The speculations of Laperouse concerning the origin of these peoples, are interesting, and deserve consideration by those who speak and write upon the South Seas.

He was convinced that they are all derived from an ancient common stock, and that the race of woolly-haired men to be found in the interior of Formosa were the far-off parents of the natives of the Philippines, Papua, New Britain, the New Hebrides, the Friendly Islands, the Carolines, Ladrones, and Sandwich Groups. He believed that in those islands the interior of which did not afford complete shelter the original inhabitants were conquered by Malays, after which aboriginals and invaders mingled together, producing modifications of the original types. But in Papua, the Solomons and the New Hebrides, the Malays made little impression. He accounted for differences in appearance amongst the people of the islands he visited by the different degrees of Malay intermixture, and believed that the very black people found on some islands, "whose complexion still remains a few shades deeper than that of certain families in the same islands" were to be accounted for by certain families making it "a point of honour not to contaminate their blood." The theory is at all events striking. We have a "White Australia policy" on the mainland to-day; this speculation assumes a kind of "Black Australasia policy" on the part of certain families of islanders from time immemorial.

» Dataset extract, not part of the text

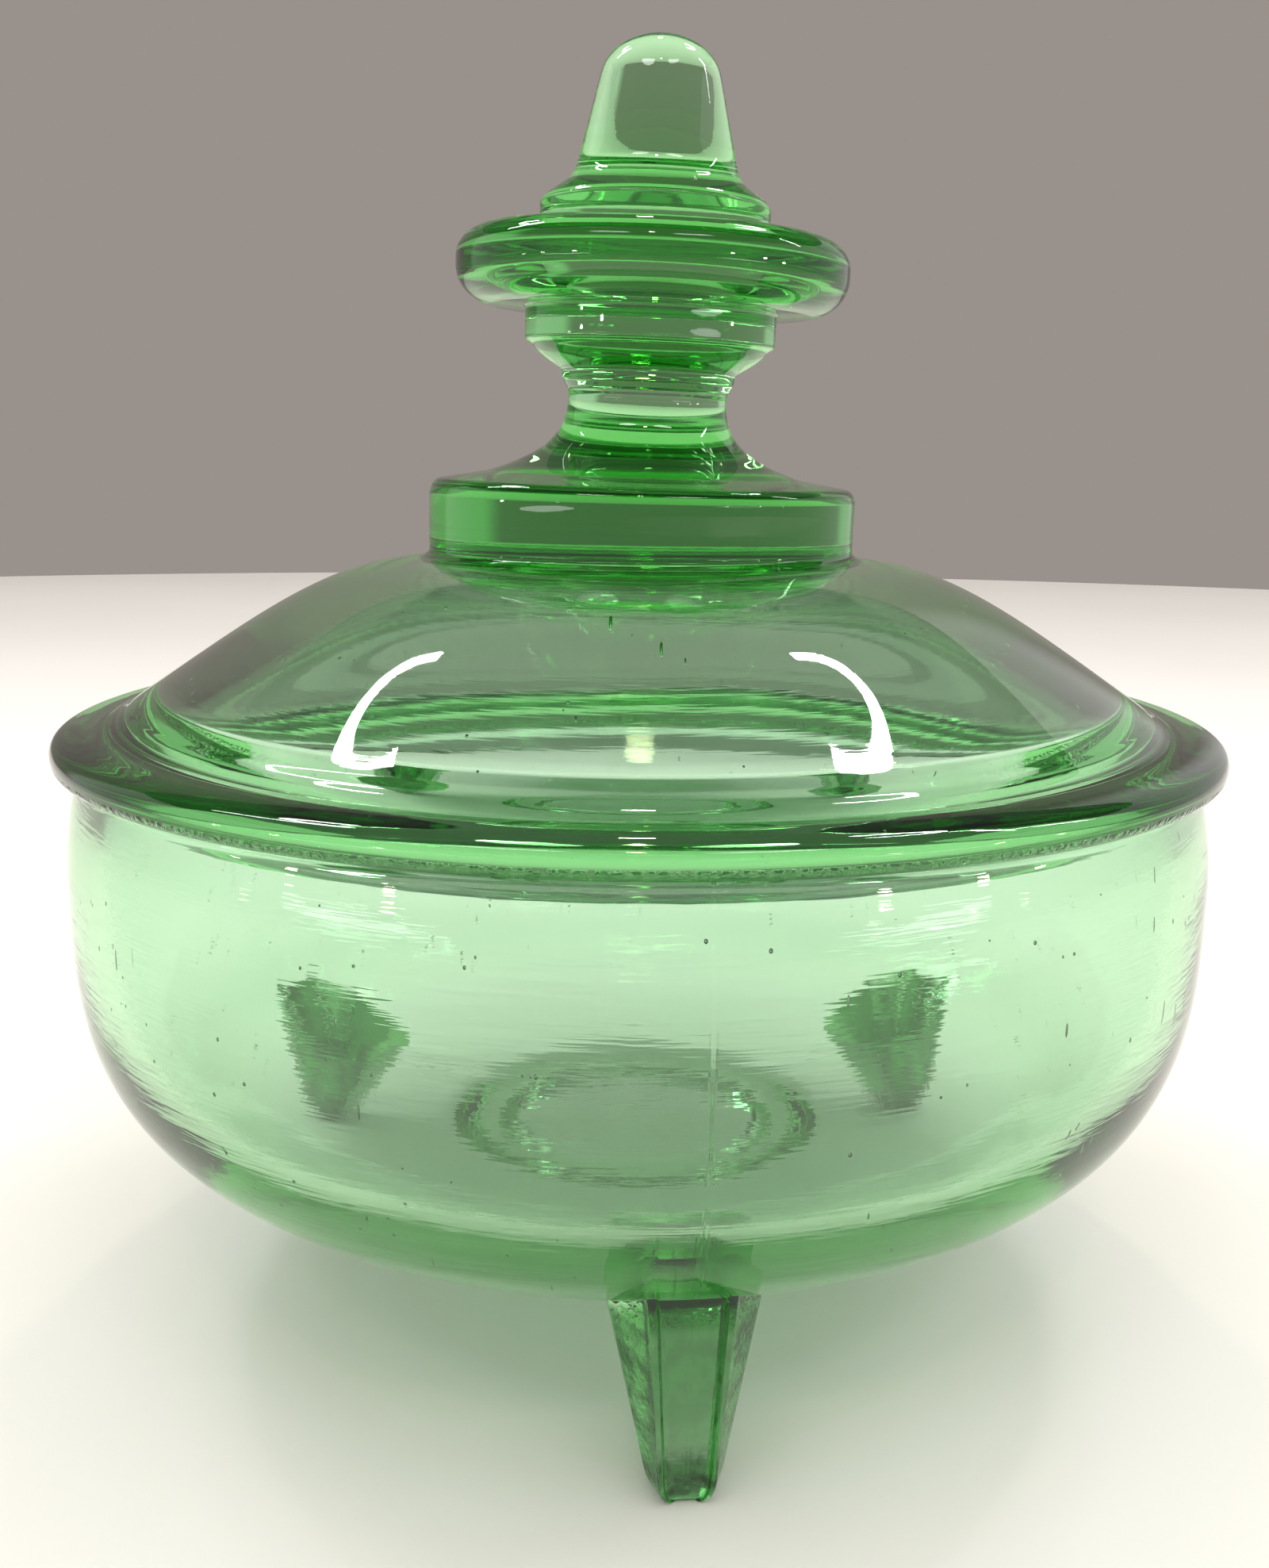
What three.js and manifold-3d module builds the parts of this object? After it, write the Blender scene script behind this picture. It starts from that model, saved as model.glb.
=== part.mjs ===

The Friendly Islands were reached in December, but the commander had few and unimportant relations with them. On the 13th January, 1788, the ships made for Norfolk Island, and came to anchor opposite the place where Cook was believed to have landed. The sea was running high at the time, breaking violently on the rocky shores of the north east. The naturalists desired to land to collect specimens, but the heavy breakers prevented them. The commander permitted them to coast along the shore in boats for about half a league but then recalled them.

"Had it been possible to land, there was no way of getting into the interior part of the island but by ascending for thirty or forty yards the rapid stream of some torrents, which had formed gullies. Beyond these natural barriers the island was covered with pines and carpeted with the most beautiful verdure. It is probable that we should then have met with some culinary vegetables, and this hope increased our desire of visiting a land where Captain Cook had landed with the greatest facility. He, it is true, was here in fine weather, that had continued for several days; whilst we had been sailing in such heavy seas that for eight day, our ports had been shut and our dead-lights in.